Kebocoran data sistem internal yang disebabkan oleh serangan siber (29%) atau kelalaian karyawan (25%) adalah masalah keamanan paling memprihatinkan yang dihadapi oleh UMKM dan perusahaan, ini menurut responden survei Kaspersky IT Security Economics dari Asia Pasifik (APAC).
Kekhawatiran yang meningkat atas perlindungan data juga semakin mengalihkan perhatian para pemimpin bisnis ke kebijakan transparansi pemasok mereka.
Digitalisasi global pasti telah menyebabkan sejumlah besar data dibagikan dan disimpan secara online. Menurut perkiraan terbaru, volume data yang dihasilkan, dikonsumsi, disalin, dan disimpan diproyeksikan mencapai lebih dari 180 zettabytes pada tahun 2025.
Namun, semakin banyak orang yang mempertanyakan kemampuan perusahaan dalam menjaga keamanan data mereka yang akhirnya berujung pada penurunan kepercayaan terhadap bisnis.
Riset global Kaspersky, yang dilakukan di antara 834 pembuat keputusan TI dari Asia Pasifik, menunjukkan bahwa kehilangan atau tereksposnya informasi perusahaan dan pelanggan akibat pelanggaran data merupakan masalah besar bagi perusahaan – 59% responden dari berbagai ukuran menyatakan masalah merupakan aspek paling menantang yang terkait dengan keamanan TI.
Di antara kekhawatiran paling umum lainnya juga adalah biaya untuk mengamankan ruang lingkup teknologi yang semakin kompleks dan masalah pengadopsian infrastruktur cloud dengan persentase masing-masing 50% dan 44%.
Apabila dilihat secara lebih spesifik tentang tantangan keamanan yang paling meresahkan, sebagian besar responden Asia Pasifik mengindikasikan kebocoran data dari sistem internal yang disebabkan oleh serangan dunia maya (29%) dan oleh karyawan (25%).
Sebagian besar pembuat keputusan juga mengkhawatirkan insiden yang memengaruhi infrastruktur TI yang dilakukan oleh pihak ketiga, ini tercatat sebesar 28% dan diikuti oleh pengelolaan sistem keamanan di berbagai platform komputasi (25%).
Chris Connell (Managing Director untuk Asia Pasifik di Kaspersky) mengatakan keunikan infrastruktur TI di Asia Pasifik ditonjolkan oleh survei terbaru ini.
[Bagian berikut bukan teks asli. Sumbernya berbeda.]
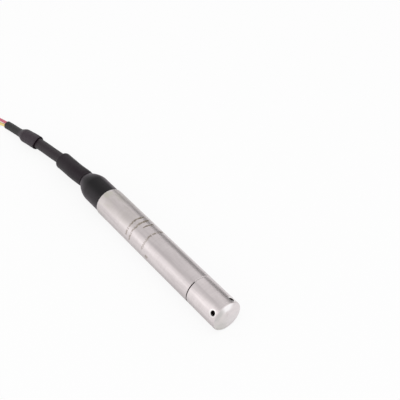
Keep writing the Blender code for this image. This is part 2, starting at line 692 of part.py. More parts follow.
def build():
    for old in list(bpy.data.objects):
        bpy.data.objects.remove(old, do_unlink=True)
    steel = material("satin_steel", (0.62, 0.58, 0.57), 0.30, 1.0)
    inner_steel = material("turned_steel", (0.58, 0.57, 0.56), 0.35, 1.0)
    rubber = material("seal_rubber", (0.02, 0.02, 0.02), 0.60)
    boot_rubber = material("boot_rubber", (0.030, 0.028, 0.030), 0.45)
    sleeve_black = material("shrink_sleeve", (0.030, 0.025, 0.029), 0.60)
    jacket = material("cable_jacket", (0.040, 0.032, 0.036), 0.50)
    breakout_black = material("breakout_rubber", (0.055, 0.052, 0.055), 0.60)
    ceramic = material("ceramic", (0.85, 0.83, 0.78), 0.40)
    gold = material("gold_pins", (0.90, 0.68, 0.30), 0.30, 1.0)
    board_green = material("circuit_board", (0.03, 0.18, 0.07), 0.45)
    chip_black = material("chip_black", (0.02, 0.02, 0.02), 0.50)
    can_metal = material("can_metal", (0.75, 0.75, 0.76), 0.35, 1.0)
    plastic = material("cradle_plastic", (0.75, 0.74, 0.70), 0.50)
    brass = material("brass", (0.80, 0.60, 0.28), 0.30, 1.0)
    red = material("red_insulation", (0.55, 0.11, 0.16), 0.45)
    yellow = material("yellow_insulation", (0.78, 0.58, 0.10), 0.45)
    white = material("vent_plastic", (0.80, 0.80, 0.78), 0.50)
    tin = material("tinned_copper", (0.72, 0.70, 0.68), 0.35, 1.0)

    build_housing(steel)
    build_nose_cap(steel)
    seal = seal_outline(CAP_RING_STATION, CAP_RING_RADIUS, CAP_RING_THICKNESS)
    turned("cap_seal_ring", seal, INNER_SIDES, rubber)
    build_cell(ceramic, inner_steel, rubber, gold)
    build_cradle(plastic)
    build_electronics(board_green, chip_black, can_metal, plastic, ceramic)
    build_cores(red, yellow, white)
    build_gland(inner_steel, rubber, brass)
    build_boot(boot_rubber)
    route, lead_start, mouth = build_cable_side(jacket, sleeve_black, breakout_black)
    build_leads(route, lead_start, mouth, red, yellow, tin)


build()
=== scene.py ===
# %% [markdown]
# # A submersible level probe and its cable
# The object is a slim steel probe that hangs in a tank by its cable. A capacitive ceramic cell sits
# behind a nose cap with four inlet holes. The cable leaves through a rubber boot, a shrink sleeve
# stiffens it, and a second boot parts it into two leads. Its solids are already packed, so this
# lesson loads them as a fixed frame and dresses them: finer skins, free cords and finishes.

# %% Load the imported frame
import math

import bmesh
import bpy
import numpy as np
from mathutils import Matrix, Vector


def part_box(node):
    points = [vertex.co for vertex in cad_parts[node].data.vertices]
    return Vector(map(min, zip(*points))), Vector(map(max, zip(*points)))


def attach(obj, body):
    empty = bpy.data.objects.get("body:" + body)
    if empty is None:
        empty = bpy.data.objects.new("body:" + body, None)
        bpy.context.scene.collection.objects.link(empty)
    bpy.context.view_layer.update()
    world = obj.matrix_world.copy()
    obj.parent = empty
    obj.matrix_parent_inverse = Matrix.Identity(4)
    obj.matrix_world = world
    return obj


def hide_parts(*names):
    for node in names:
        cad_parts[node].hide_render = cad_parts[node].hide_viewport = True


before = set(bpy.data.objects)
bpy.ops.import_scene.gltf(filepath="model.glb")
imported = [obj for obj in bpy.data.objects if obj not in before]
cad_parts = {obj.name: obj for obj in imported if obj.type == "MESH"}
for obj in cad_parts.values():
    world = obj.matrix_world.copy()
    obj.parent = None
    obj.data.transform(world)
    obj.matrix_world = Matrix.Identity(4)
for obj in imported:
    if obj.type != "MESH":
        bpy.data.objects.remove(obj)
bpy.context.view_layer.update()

# %% [markdown]
# ## The camera
# The probe lies along X and its nose points to +X. The photograph looks down on it from the nose's
# right, with a long lens. The camera stands off from an aiming point along one direction, which is
# easier to read and to correct than a typed location and three angles.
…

Secara global, mengidentifikasi kerentanan dalam sistem TI internal merupakan salah satu dari tiga perhatian utama para pembuat keputusan.
"Di sini, Asia Pasifik, kami melihat bahwa insiden yang ditimbulkan oleh pihak ketiga sebenarnya adalah yang paling memprihatinkan bagi eksekutif lokal. Hal ini didorong oleh integrasi bisnis di wilayah ini dan kami melihat outsourcing hingga layanan terkelola terus disukai karena efisiensi dan peluang penghematan biaya yang dihadirkan,” kata Chris Connell, Managing Director untuk Asia Pasifik di Kaspersky.
Mengingat bahwa perlindungan data telah berubah menjadi masalah keamanan di sector bisnis yang paling mengkhawatirkan, perusahaan sekarang sangat mementingkan kebijakan transparansi pemasok dan kontraktor mereka.
Dari hampir semua yang ditanyai (98%), responden di Asia Pasifik menganggap bahwa dengan atau tidak adanya kebijakan transparansi, berbisnis dengan pemasok atau kontraktor tetap penting. Dan meskipun 88% organisasi yang disurvei di sini sudah memiliki kebijakan transparansi dalam organisasi mereka, 91% menegaskan kesiapan mereka untuk menginvestasikan sumber daya dalam pengembangan lebih lanjut.